Love them or hate them…..KPI or Key Performance Indicators are a great way of assessing your business performance and creating a strong roadmap for your business growth.
KPI’s are very important for analysing your business finances. Financial statements with KPI provide management with relevant, reliable and comparable information so owners-managers make informed decisions.
I work with entrepreneurs helping them understand their financial statements so they can plan for the future. Below are a few of my suggestions to help you use KPI effectively in your business.
Balance sheet: Your balance sheet is a snap shot of business at specific intervals. The following KPI’s are a great way to understand your balance sheet.
- Current ratio: current assets / current liabilities ratio conveys a business ability to pay its current liabilities. The higher current assets in relation to current liabilities, the healthier a business is.
- Accounts receivable turnover: This KPI is net credit sales for the year / Average accounts receivable for the year. This will convey a business the number of times accounts receivable turns over in a year.
- Days in accounts receivable: This will convey a business the average number of days a receivable sits on the books before actual collection.
- Inventory turn-over: This shows costs of goods sold for the year / average inventory for the year. This will convey a business the average number of times a year inventory is turned over.
- Day’s sales in inventory: This will convey a business the average days in a year it takes a business to sell its inventory.

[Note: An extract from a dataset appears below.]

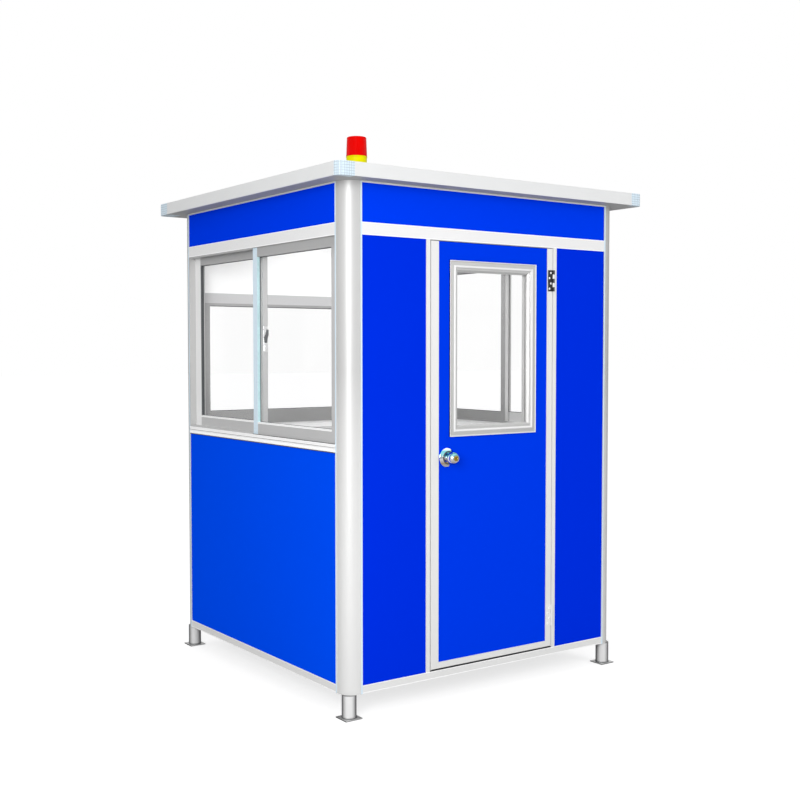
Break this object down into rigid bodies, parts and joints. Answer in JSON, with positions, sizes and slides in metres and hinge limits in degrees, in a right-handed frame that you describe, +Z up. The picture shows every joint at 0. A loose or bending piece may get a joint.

Business can use this information to take corrective measures. E.g. Shift to just in time inventory will eliminate cash outlay for inventory before its sold and receivable gets collected. This will therefore increase working capital.
The following are KPI’s for income statement performance:
- Gross margin: gross profit / net sales will convey a business the percentage of sales available for a business after direct costs expenses are incurred.
- Profit margin (after tax): This shows a business its actual profit from a sale after direct and indirect costs are incurred.
KPI’s are great performance improvement tools. They are most useful if measured at regular intervals to compare performance in terms of meeting your business financial goals.